START

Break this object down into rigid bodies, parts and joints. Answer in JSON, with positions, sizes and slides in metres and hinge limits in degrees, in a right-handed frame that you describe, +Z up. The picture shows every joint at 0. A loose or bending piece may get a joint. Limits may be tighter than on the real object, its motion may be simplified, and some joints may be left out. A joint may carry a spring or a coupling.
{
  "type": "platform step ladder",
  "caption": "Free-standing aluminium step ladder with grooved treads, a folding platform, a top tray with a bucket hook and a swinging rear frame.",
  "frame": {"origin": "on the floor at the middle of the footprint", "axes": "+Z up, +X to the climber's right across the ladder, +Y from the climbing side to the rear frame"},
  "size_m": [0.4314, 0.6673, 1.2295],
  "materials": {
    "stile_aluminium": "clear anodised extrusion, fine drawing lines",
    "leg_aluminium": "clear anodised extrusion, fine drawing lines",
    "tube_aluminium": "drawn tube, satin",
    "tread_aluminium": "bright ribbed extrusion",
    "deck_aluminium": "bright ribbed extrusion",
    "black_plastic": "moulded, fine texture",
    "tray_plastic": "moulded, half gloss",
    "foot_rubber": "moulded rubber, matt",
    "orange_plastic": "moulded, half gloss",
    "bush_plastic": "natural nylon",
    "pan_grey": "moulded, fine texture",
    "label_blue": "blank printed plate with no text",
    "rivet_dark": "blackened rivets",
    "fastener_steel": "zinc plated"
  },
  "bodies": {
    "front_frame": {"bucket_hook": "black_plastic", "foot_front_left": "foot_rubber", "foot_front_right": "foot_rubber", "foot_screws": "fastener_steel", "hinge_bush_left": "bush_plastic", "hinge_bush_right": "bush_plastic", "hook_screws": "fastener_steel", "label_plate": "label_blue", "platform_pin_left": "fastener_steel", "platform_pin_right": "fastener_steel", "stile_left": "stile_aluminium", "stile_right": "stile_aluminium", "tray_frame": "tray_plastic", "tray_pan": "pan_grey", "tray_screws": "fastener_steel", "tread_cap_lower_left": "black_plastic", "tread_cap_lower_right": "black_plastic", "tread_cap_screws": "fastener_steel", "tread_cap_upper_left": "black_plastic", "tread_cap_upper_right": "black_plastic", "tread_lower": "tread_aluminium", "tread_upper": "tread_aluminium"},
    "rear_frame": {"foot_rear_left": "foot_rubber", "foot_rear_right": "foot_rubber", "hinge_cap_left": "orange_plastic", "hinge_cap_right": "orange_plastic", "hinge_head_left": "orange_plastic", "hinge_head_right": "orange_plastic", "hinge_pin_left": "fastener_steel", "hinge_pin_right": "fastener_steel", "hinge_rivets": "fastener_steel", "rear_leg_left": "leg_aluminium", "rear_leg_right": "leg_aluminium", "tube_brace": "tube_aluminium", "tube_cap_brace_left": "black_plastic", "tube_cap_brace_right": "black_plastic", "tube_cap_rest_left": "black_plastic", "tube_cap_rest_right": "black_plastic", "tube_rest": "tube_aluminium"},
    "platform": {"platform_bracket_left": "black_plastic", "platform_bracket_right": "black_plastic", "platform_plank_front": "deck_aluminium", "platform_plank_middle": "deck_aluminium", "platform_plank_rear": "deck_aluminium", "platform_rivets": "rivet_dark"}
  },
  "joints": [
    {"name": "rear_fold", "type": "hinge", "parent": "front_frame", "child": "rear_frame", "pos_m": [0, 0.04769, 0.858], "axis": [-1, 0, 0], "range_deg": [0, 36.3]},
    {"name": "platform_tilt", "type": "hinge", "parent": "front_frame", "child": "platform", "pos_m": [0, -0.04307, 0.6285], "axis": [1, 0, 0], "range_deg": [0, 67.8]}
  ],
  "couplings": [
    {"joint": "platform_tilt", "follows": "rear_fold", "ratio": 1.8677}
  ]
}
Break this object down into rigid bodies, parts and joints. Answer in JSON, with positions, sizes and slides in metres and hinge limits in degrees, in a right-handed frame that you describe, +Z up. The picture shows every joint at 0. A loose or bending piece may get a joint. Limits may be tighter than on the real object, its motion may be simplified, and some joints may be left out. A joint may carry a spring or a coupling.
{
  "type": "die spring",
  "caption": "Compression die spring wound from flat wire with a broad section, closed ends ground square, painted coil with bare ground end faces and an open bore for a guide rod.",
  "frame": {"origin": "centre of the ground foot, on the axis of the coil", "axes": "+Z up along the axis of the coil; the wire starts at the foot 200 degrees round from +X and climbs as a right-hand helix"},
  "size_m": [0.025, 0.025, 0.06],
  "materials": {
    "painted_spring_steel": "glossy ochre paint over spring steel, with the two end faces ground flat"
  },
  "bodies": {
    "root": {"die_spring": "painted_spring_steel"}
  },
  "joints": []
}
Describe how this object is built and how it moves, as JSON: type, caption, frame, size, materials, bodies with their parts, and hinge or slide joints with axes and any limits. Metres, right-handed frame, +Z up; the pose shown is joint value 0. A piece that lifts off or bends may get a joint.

END

Extract the complete listing above, reproducing each line exactly.

Result for this exercise>
Break this object down into rigid bodies, parts and joints. Answer in JSON, with positions, sizes and slides in metres and hinge limits in degrees, in a right-handed frame that you describe, +Z up. The picture shows every joint at 0. A loose or bending piece may get a joint. Limits may be tighter than on the real object, its motion may be simplified, and some joints may be left out. A joint may carry a spring or a coupling.
{
  "type": "platform step ladder",
  "caption": "Free-standing aluminium step ladder with grooved treads, a folding platform, a top tray with a bucket hook and a swinging rear frame.",
  "frame": {"origin": "on the floor at the middle of the footprint", "axes": "+Z up, +X to the climber's right across the ladder, +Y from the climbing side to the rear frame"},
  "size_m": [0.4314, 0.6673, 1.2295],
  "materials": {
    "stile_aluminium": "clear anodised extrusion, fine drawing lines",
    "leg_aluminium": "clear anodised extrusion, fine drawing lines",
    "tube_aluminium": "drawn tube, satin",
    "tread_aluminium": "bright ribbed extrusion",
    "deck_aluminium": "bright ribbed extrusion",
    "black_plastic": "moulded, fine texture",
    "tray_plastic": "moulded, half gloss",
    "foot_rubber": "moulded rubber, matt",
    "orange_plastic": "moulded, half gloss",
    "bush_plastic": "natural nylon",
    "pan_grey": "moulded, fine texture",
    "label_blue": "blank printed plate with no text",
    "rivet_dark": "blackened rivets",
    "fastener_steel": "zinc plated"
  },
  "bodies": {
    "front_frame": {"bucket_hook": "black_plastic", "foot_front_left": "foot_rubber", "foot_front_right": "foot_rubber", "foot_screws": "fastener_steel", "hinge_bush_left": "bush_plastic", "hinge_bush_right": "bush_plastic", "hook_screws": "fastener_steel", "label_plate": "label_blue", "platform_pin_left": "fastener_steel", "platform_pin_right": "fastener_steel", "stile_left": "stile_aluminium", "stile_right": "stile_aluminium", "tray_frame": "tray_plastic", "tray_pan": "pan_grey", "tray_screws": "fastener_steel", "tread_cap_lower_left": "black_plastic", "tread_cap_lower_right": "black_plastic", "tread_cap_screws": "fastener_steel", "tread_cap_upper_left": "black_plastic", "tread_cap_upper_right": "black_plastic", "tread_lower": "tread_aluminium", "tread_upper": "tread_aluminium"},
    "rear_frame": {"foot_rear_left": "foot_rubber", "foot_rear_right": "foot_rubber", "hinge_cap_left": "orange_plastic", "hinge_cap_right": "orange_plastic", "hinge_head_left": "orange_plastic", "hinge_head_right": "orange_plastic", "hinge_pin_left": "fastener_steel", "hinge_pin_right": "fastener_steel", "hinge_rivets": "fastener_steel", "rear_leg_left": "leg_aluminium", "rear_leg_right": "leg_aluminium", "tube_brace": "tube_aluminium", "tube_cap_brace_left": "black_plastic", "tube_cap_brace_right": "black_plastic", "tube_cap_rest_left": "black_plastic", "tube_cap_rest_right": "black_plastic", "tube_rest": "tube_aluminium"},
    "platform": {"platform_bracket_left": "black_plastic", "platform_bracket_right": "black_plastic", "platform_plank_front": "deck_aluminium", "platform_plank_middle": "deck_aluminium", "platform_plank_rear": "deck_aluminium", "platform_rivets": "rivet_dark"}
  },
  "joints": [
    {"name": "rear_fold", "type": "hinge", "parent": "front_frame", "child": "rear_frame", "pos_m": [0, 0.04769, 0.858], "axis": [-1, 0, 0], "range_deg": [0, 36.3]},
    {"name": "platform_tilt", "type": "hinge", "parent": "front_frame", "child": "platform", "pos_m": [0, -0.04307, 0.6285], "axis": [1, 0, 0], "range_deg": [0, 67.8]}
  ],
  "couplings": [
    {"joint": "platform_tilt", "follows": "rear_fold", "ratio": 1.8677}
  ]
}
Break this object down into rigid bodies, parts and joints. Answer in JSON, with positions, sizes and slides in metres and hinge limits in degrees, in a right-handed frame that you describe, +Z up. The picture shows every joint at 0. A loose or bending piece may get a joint. Limits may be tighter than on the real object, its motion may be simplified, and some joints may be left out. A joint may carry a spring or a coupling.
{
  "type": "die spring",
  "caption": "Compression die spring wound from flat wire with a broad section, closed ends ground square, painted coil with bare ground end faces and an open bore for a guide rod.",
  "frame": {"origin": "centre of the ground foot, on the axis of the coil", "axes": "+Z up along the axis of the coil; the wire starts at the foot 200 degrees round from +X and climbs as a right-hand helix"},
  "size_m": [0.025, 0.025, 0.06],
  "materials": {
    "painted_spring_steel": "glossy ochre paint over spring steel, with the two end faces ground flat"
  },
  "bodies": {
    "root": {"die_spring": "painted_spring_steel"}
  },
  "joints": []
}
Describe how this object is built and how it moves, as JSON: type, caption, frame, size, materials, bodies with their parts, and hinge or slide joints with axes and any limits. Metres, right-handed frame, +Z up; the pose shown is joint value 0. A piece that lifts off or bends may get a joint.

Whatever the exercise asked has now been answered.